With such strength, even though you are weak, with the knowledge that your angels are always before the face of the Father in heaven, and are given to you for help on earth, you go out of here and back to the tasks at hand, back to the feeding of the flock entrusted to you, back to the struggle against the short-timer Satan, secure, if not settled, in the trust that Jesus is Lord.

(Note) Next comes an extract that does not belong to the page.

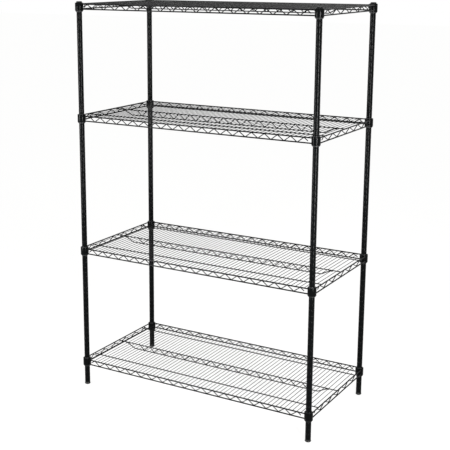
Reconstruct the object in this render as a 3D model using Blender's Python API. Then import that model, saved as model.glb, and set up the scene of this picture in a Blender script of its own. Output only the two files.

And at the last, one more angel there will be for you. Not with sword or shield or choir book—but with the simple white robe of resurrection and the trumpet and the archangel's voice that will call you out of sleep in the dust of the earth for God to redeem your life from the grave, crowning you with mercy and lovingkindness and making you to shine like the brightness of the stars forever. And then, what was proclaimed from the beginning will be at last completely fulfilled: "Now have come the salvation and the power and the kingdom of our God and the authority of his Messiah." And then, we will sing. What else is there left for us but singing?

Weeping, be gone, sorrow be silent,
Death put asunder and Easter is bright.
Cherubim sing, "O grave, be open!"
Clothe us in wonder, adorn us in light.
Jesus is risen and we shall arise, give God the glory! Alleluia!

City of God, Easter forever
Golden Jerusalem, Jesus the Lamb.
River of Life, saints and archangels
Sing with creation to God the I AM.
Jesus is risen and we shall arise, give God the glory! Alleluia!